Apple executive Greg Joswiak commented:
- Interoperability through standards bodies is welcome, but immediate provision of technology to competitors is unrealistic.
- Forcing the disclosure of proprietary, differentiated technology “free of charge” is unfair.
- Mandatory opening could ultimately carry the risk of “delaying technological progress and diluting functionality.”
In other words, what the DMA frames as “fairness” appears to Apple as “an impediment to innovation.”
Japan’s Smartphone New Act — Will It Repeat the Same Mistake?
Attention now turns to Japan’s “Smartphone Software Competition Promotion Act.”
Apple has warned, “Other governments may make the same mistake.” This can also be interpreted as pressure directed at Japanese regulators.
However, Japan’s current rules are seen as less heavy-handed than the DMA and more focused on “reasonableness.” Therefore, the risk of new features disappearing wholesale, as in the EU, may be lower. Still, Apple is clearly not optimistic.
Points to Consider
This case highlights how difficult it is to reconcile “fair competition” with “user benefits”:
- Opening technology is necessary for ensuring competition, but mandatory sharing of private information is counterproductive.
- Promoting standardization is important, but it requires measures to avoid undermining incentives for proprietary innovation.

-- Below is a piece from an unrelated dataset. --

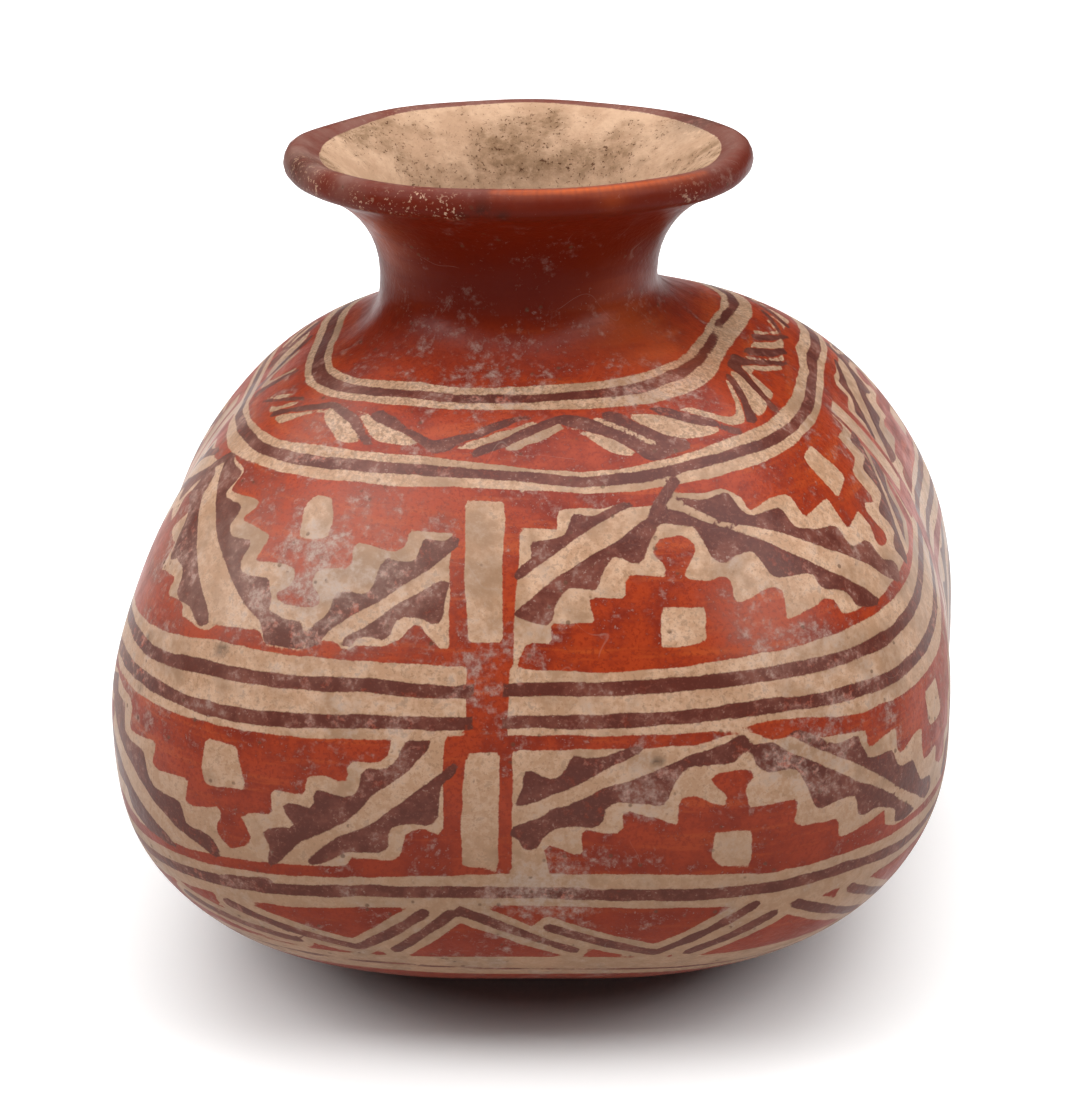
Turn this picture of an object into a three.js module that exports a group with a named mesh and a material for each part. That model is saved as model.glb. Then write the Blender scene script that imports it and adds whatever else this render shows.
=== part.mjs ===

For Japan, the question is whether it can design a balanced implementation that serves as a “global model.”
Conclusion — Japan’s Choice: Becoming a “Global Model” or Not
The EU’s DMA is indeed bold, but as a side effect, it deprives users of functions they should have been able to enjoy.
Will Japan’s Smartphone New Act follow in those footsteps, or will it achieve the coexistence of “fairness and user benefits”? That is the real watershed.
What we should hope for is not “regulation for the sake of regulation,” but a framework that balances user experience with a competitive environment. The key question is whether Japan can present such a model case to the world.